One group in America that faces particular discrimination is Muslims. Whenever ISIL commits horrific acts, people in the United States suggest extreme measures such as banning all Muslims from entering the country. While I understand the skepticism, I think that it is of the utmost importance that we all recognize that the vast majority of Muslims are peaceful and ISIL does not represent their beliefs.

The KKK calls itself a Christian group, but they represent the exact opposite of Biblical teachings; the same is true of Muslims and the Quran. ISIL has completely distorted the teachings of Islam and misrepresents Muslims around the world.

I am currently taking a class on the Middle East, Arabs, and Islam. Over the weekend, my class and I visited the local mosque in Waco. The people there were generous enough to let us partake in their breaking of the Ramadan fast along with other Christian churches and members of a Jewish temple. It was a moment where we were all able to come together and see each other as people who simply have different beliefs.

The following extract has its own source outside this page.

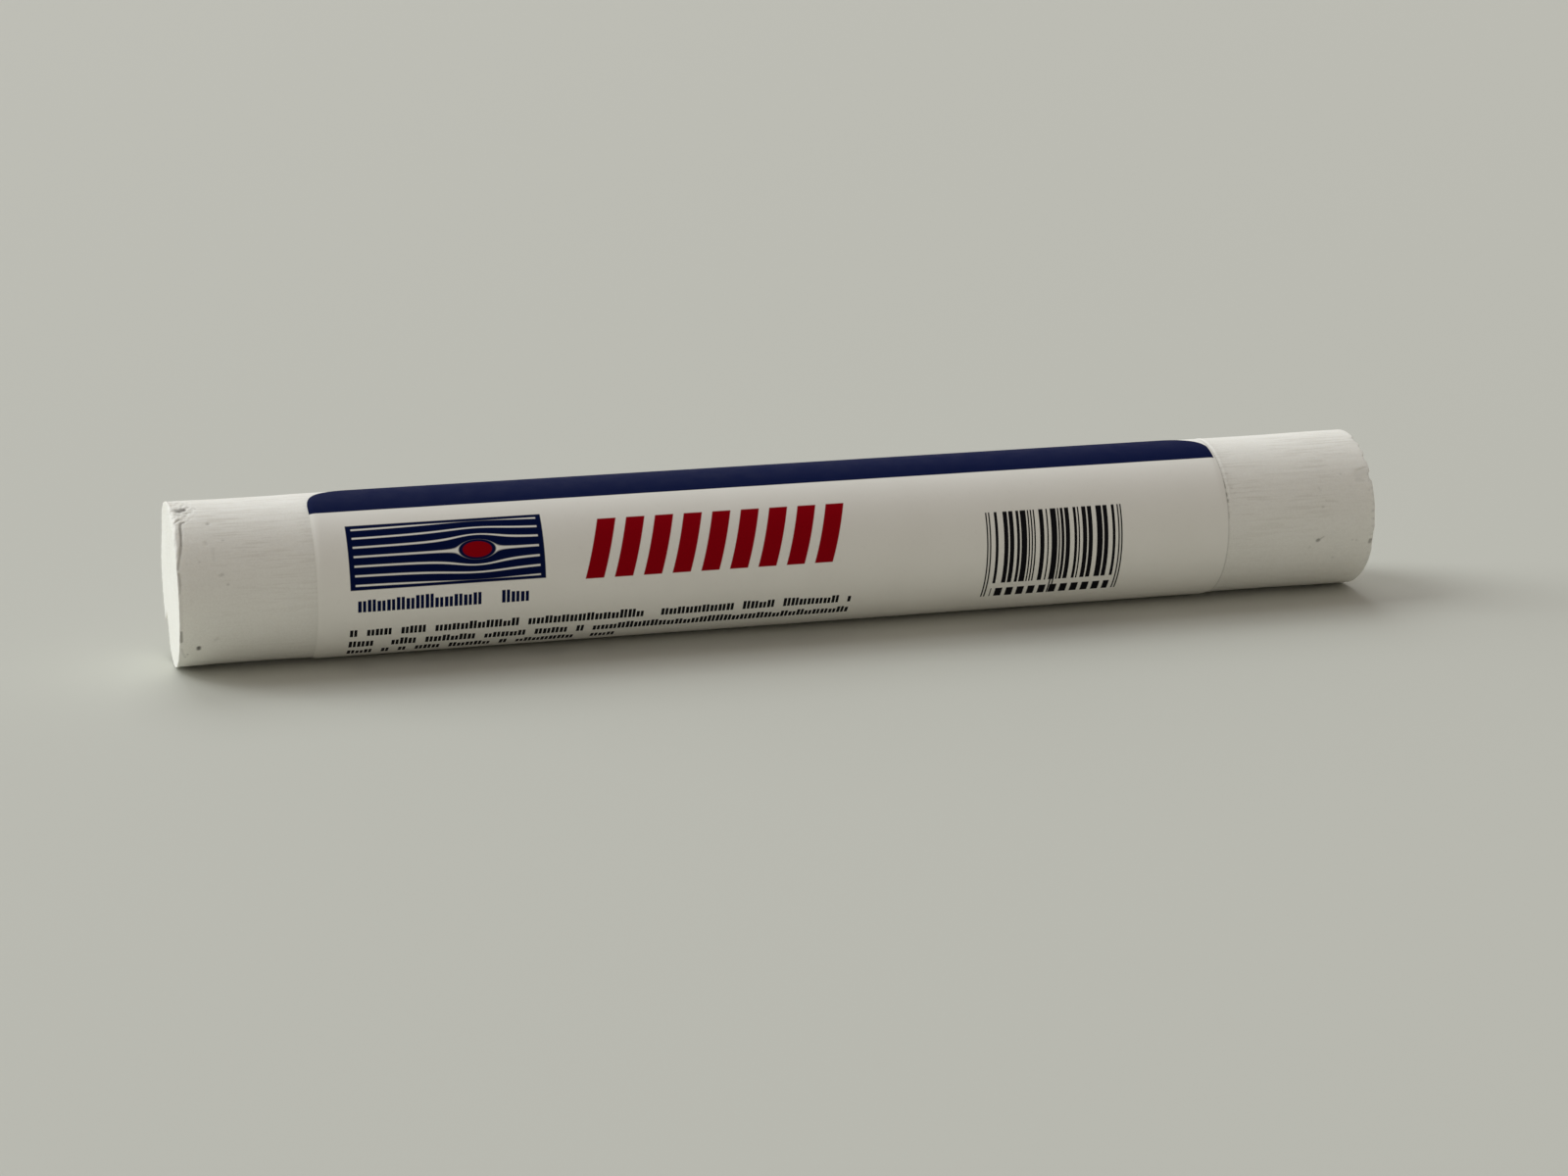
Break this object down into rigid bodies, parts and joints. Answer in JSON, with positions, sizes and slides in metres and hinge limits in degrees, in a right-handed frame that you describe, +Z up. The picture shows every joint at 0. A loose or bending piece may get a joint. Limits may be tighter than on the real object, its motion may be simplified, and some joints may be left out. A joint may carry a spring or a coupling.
{
  "type": "furniture repair wax stick",
  "caption": "Round stick of hard white filling wax, bare at both ends, with a die-cut printed film label wrapped round its middle.",
  "frame": {"origin": "middle of the stick's length, on the floor under it", "axes": "+X along the stick from its trimmed end to its worn end, +Y towards the bare seam side at the back, +Z up"},
  "size_m": [0.0974, 0.0128, 0.0129],
  "materials": {
    "wax": "dull hard wax, off-white, with fine drag lines along the stick",
    "printed_film": "satin white film with navy, red and black print"
  },
  "bodies": {
    "root": {"wax_stick": "wax", "wrap_label": "printed_film"}
  },
  "joints": []
}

I identify as a Christian, so I obviously do not believe the same things as Muslims. However, I have discovered that many of our beliefs and teachings are similar to those in the Muslim faith. Adam and Eve, Abraham, Moses, Noah, and even Jesus are all mentioned in the Quran. There are striking differences between Christianity and Islam, but there are also several similarities.

At the end of the breaking of the Ramadan fast, I left with a feeling of peace and reconciliation. I realized that events like this that involve sharing our cultures and religions with each other is a start to ending bias. Our neighbors may not look like us, or even have the same beliefs as us, but we are all people in search of happiness and a better life. In the end, love will always trump hate.